# [Task directions]
Reproduce only the lines of the material below that start at the line containing "The OpenSCAD and" and stop at the line containing "points and normals.". Keep both end lines.

# [Material shown]
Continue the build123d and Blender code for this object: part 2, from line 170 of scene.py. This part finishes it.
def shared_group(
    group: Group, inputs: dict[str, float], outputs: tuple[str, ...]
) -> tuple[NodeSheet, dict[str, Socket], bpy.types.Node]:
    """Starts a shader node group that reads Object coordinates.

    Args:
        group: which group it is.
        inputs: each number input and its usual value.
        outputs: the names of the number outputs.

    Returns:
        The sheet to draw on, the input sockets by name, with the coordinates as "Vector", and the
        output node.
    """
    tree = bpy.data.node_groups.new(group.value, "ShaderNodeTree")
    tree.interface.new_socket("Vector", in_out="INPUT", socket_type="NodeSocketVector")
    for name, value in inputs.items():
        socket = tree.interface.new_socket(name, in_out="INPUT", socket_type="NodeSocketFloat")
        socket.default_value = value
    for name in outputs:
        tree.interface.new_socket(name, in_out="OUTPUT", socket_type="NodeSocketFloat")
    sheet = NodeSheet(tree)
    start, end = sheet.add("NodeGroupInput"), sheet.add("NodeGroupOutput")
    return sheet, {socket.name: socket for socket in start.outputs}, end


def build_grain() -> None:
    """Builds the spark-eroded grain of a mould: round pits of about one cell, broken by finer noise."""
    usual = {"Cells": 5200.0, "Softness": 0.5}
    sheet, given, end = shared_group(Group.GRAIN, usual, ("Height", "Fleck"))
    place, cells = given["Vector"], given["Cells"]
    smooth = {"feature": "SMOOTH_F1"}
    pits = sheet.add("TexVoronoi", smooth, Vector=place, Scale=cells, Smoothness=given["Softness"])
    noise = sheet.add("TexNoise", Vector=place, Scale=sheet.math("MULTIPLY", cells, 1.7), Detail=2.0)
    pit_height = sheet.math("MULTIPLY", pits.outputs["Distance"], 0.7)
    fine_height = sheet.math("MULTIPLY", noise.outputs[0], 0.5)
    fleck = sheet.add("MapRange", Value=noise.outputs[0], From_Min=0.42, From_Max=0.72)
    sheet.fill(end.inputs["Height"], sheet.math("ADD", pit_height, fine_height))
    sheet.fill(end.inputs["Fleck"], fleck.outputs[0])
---
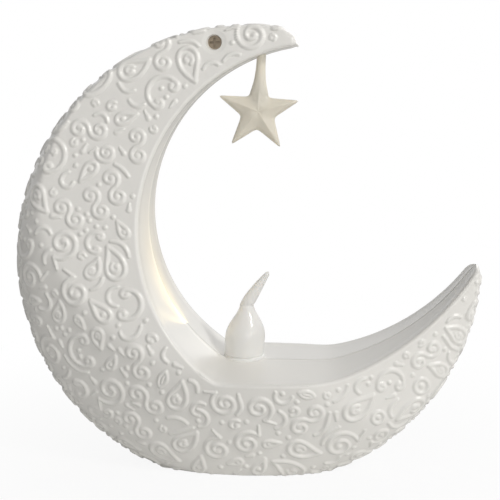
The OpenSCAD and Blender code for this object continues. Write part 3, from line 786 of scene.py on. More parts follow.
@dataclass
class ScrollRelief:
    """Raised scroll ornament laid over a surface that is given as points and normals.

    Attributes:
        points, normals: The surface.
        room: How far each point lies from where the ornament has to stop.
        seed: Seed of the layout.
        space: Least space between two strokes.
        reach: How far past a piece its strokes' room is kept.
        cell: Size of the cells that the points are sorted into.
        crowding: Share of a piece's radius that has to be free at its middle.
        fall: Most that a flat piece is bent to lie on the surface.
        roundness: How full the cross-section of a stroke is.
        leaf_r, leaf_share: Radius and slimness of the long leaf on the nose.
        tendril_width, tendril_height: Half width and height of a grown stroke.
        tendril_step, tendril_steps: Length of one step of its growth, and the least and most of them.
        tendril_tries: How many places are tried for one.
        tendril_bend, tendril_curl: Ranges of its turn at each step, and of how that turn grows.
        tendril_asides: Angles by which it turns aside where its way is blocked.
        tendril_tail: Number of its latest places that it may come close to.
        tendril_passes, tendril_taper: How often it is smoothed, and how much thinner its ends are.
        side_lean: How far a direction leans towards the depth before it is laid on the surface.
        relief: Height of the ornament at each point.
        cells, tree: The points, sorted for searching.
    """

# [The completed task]
The OpenSCAD and Blender code for this object continues. Write part 3, from line 786 of scene.py on. More parts follow.
@dataclass
class ScrollRelief:
    """Raised scroll ornament laid over a surface that is given as points and normals.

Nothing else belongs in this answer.